Principle investigator and neuropsychologist from the University of Sydney, Dr Jeff Rogers, said the innovative technology had delivered benefits for stroke patients that had exceeded expectations.

Study co-author, Professor Peter Wilson from the Australian Catholic University, explained that a home-based therapeutic solution had the potential to reduce the number of weekly hospital visits and aligned with recent trends towards patient-centred rehabilitation.

Patients can struggle to maintain therapy activities between sessions, so having a portable device to take home and use on their own could increase therapy uptake and speed up recovery.

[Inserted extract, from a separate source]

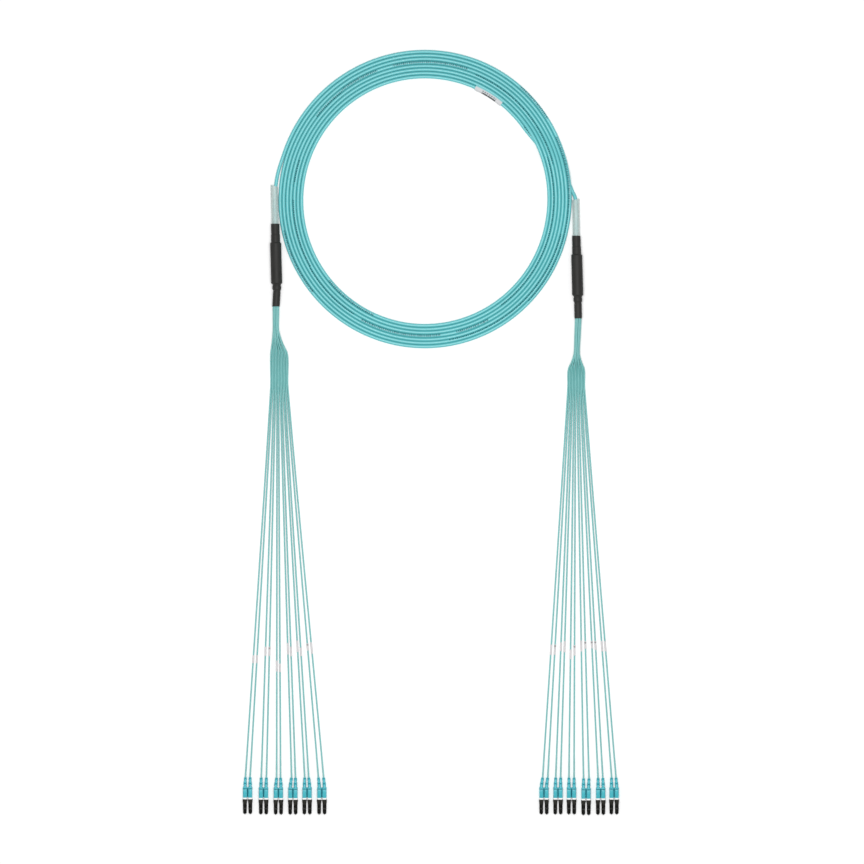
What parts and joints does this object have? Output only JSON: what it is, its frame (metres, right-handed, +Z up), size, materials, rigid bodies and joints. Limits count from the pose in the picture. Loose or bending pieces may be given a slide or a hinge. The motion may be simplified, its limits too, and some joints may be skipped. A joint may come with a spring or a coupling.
{
  "type": "fibre optic trunk cable",
  "caption": "Coiled round fibre optic trunk cable with a furcation body, a fan of thin legs, duplex connectors and pull-off dust caps at each end.",
  "frame": {"origin": "bottom centre of the box round the whole object, on the surface it lies on", "axes": "+Y from the connectors towards the coil, the longest side; +Z up, the shortest side; +X across, from the left end to the right end as seen from above"},
  "size_m": [0.4562, 0.9274, 0.0135],
  "materials": {
    "trunk_jacket": "satin aqua jacket",
    "leg_jacket": "satin aqua jacket",
    "connector_plastic": "moulded, semi-gloss",
    "nose_plastic": "moulded white",
    "ferrule_ceramic": "polished",
    "cap_rubber": "matt black",
    "black_shrink": "satin heat-shrink",
    "clear_film": "translucent film",
    "white_label": "matt"
  },
  "bodies": {
    "root": {"trunk_coil": "trunk_jacket", "trunk_run_left": "trunk_jacket", "trunk_run_right": "trunk_jacket", "cable_label": "white_label", "label_sleeve_left": "clear_film", "label_sleeve_right": "clear_film", "furcation_left": "black_shrink", "furcation_right": "black_shrink", "leg_left_01": "leg_jacket", "leg_left_02": "leg_jacket", "leg_left_03": "leg_jacket", "leg_left_04": "leg_jacket", "leg_left_05": "leg_jacket", "leg_left_06": "leg_jacket", "leg_left_07": "leg_jacket", "leg_left_08": "leg_jacket", "leg_left_09": "leg_jacket", "leg_left_10": "leg_jacket", "leg_left_11": "leg_jacket", "leg_left_12": "leg_jacket", "leg_right_01": "leg_jacket", "leg_right_02": "leg_jacket", "leg_right_03": "leg_jacket", "leg_right_04": "leg_jacket", "leg_right_05": "leg_jacket", "leg_right_06": "leg_jacket", "leg_right_07": "leg_jacket", "leg_right_08": "leg_jacket", "leg_right_09": "leg_jacket", "leg_right_10": "leg_jacket", "leg_right_11": "leg_jacket", "leg_right_12": "leg_jacket", "connector_left_1": "connector_plastic", "connector_left_2": "connector_plastic", "connector_left_3": "connector_plastic", "connector_left_4": "connector_plastic", "connector_left_5": "connector_plastic", "connector_left_6": "connector_plastic", "connector_right_1": "connector_plastic", "connector_right_2": "connector_plastic", "connector_right_3": "connector_plastic", "connector_right_4": "connector_plastic", "connector_right_5": "connector_plastic", "connector_right_6": "connector_plastic"},
    "dust_caps_left_1": {"dust_caps_left_1": "cap_rubber"},
    "dust_caps_left_2": {"dust_caps_left_2": "cap_rubber"},
    "dust_caps_left_3": {"dust_caps_left_3": "cap_rubber"},
    "dust_caps_left_4": {"dust_caps_left_4": "cap_rubber"},
    "dust_caps_left_5": {"dust_caps_left_5": "cap_rubber"},
    "dust_caps_left_6": {"dust_caps_left_6": "cap_rubber"},
    "dust_caps_right_1": {"dust_caps_right_1": "cap_rubber"},
    "dust_caps_right_2": {"dust_caps_right_2": "cap_rubber"},
    "dust_caps_right_3": {"dust_caps_right_3": "cap_rubber"},
    "dust_caps_right_4": {"dust_caps_right_4": "cap_rubber"},
    "dust_caps_right_5": {"dust_caps_right_5": "cap_rubber"},
    "dust_caps_right_6": {"dust_caps_right_6": "cap_rubber"}
  },
  "joints": [
    {"name": "dust_caps_left_1_pull", "type": "slide", "parent": "root", "child": "dust_caps_left_1", "axis": [0, -1, 0], "range_m": [0, 0.012]},
    {"name": "dust_caps_left_2_pull", "type": "slide", "parent": "root", "child": "dust_caps_left_2", "axis": [0, -1, 0], "range_m": [0, 0.012]},
    {"name": "dust_caps_left_3_pull", "type": "slide", "parent": "root", "child": "dust_caps_left_3", "axis": [0, -1, 0], "range_m": [0, 0.012]},
    {"name": "dust_caps_left_4_pull", "type": "slide", "parent": "root", "child": "dust_caps_left_4", "axis": [0, -1, 0], "range_m": [0, 0.012]},
    {"name": "dust_caps_left_5_pull", "type": "slide", "parent": "root", "child": "dust_caps_left_5", "axis": [0, -1, 0], "range_m": [0, 0.012]},
    {"name": "dust_caps_left_6_pull", "type": "slide", "parent": "root", "child": "dust_caps_left_6", "axis": [0, -1, 0], "range_m": [0, 0.012]},
    {"name": "dust_caps_right_1_pull", "type": "slide", "parent": "root", "child": "dust_caps_right_1", "axis": [0, -1, 0], "range_m": [0, 0.012]},
    {"name": "dust_caps_right_2_pull", "type": "slide", "parent": "root", "child": "dust_caps_right_2", "axis": [0, -1, 0], "range_m": [0, 0.012]},
    {"name": "dust_caps_right_3_pull", "type": "slide", "parent": "root", "child": "dust_caps_right_3", "axis": [0, -1, 0], "range_m": [0, 0.012]},
    {"name": "dust_caps_right_4_pull", "type": "slide", "parent": "root", "child": "dust_caps_right_4", "axis": [0, -1, 0], "range_m": [0, 0.012]},
    {"name": "dust_caps_right_5_pull", "type": "slide", "parent": "root", "child": "dust_caps_right_5", "axis": [0, -1, 0], "range_m": [0, 0.012]},
    {"name": "dust_caps_right_6_pull", "type": "slide", "parent": "root", "child": "dust_caps_right_6", "axis": [0, -1, 0], "range_m": [0, 0.012]}
  ]
}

The research was supported by RMIT through the Design and Creative Practice Enabling Capability Platforms (ECP) Opportunity Fund and the Australian Government through Accelerating Commercialisation, an element of the Entrepreneurs’ Programme.

Initiatives Across the Globe

Several initiatives across the globe are being made to address stroke. In Singapore, for instance, the first brain bank is made possible by Nanyang Technological University, Singapore’s (NTU Singapore) Lee Kong Chian School of Medicine (LKCMedicine), in partnership with National Healthcare Group (NHG) and National Neuroscience Institute (NNI).

Establishing a national brain bank resource in Singapore is a shared vision of researchers and clinicians within the neuroscience community.

Brain Bank Singapore is an elevated platform on which neuroscientists and clinician-scientists can work together to find solutions that will address debilitating brain diseases in Singapore.

Meanwhile, in New Zealand, an engineering researcher from the University of Auckland is developing a virtual therapy technology for personal rehabilitation.

The goal is to make real progress towards creating low-cost robotic ‘virtual therapists’ with the ability to deliver automatic but very precise treatments.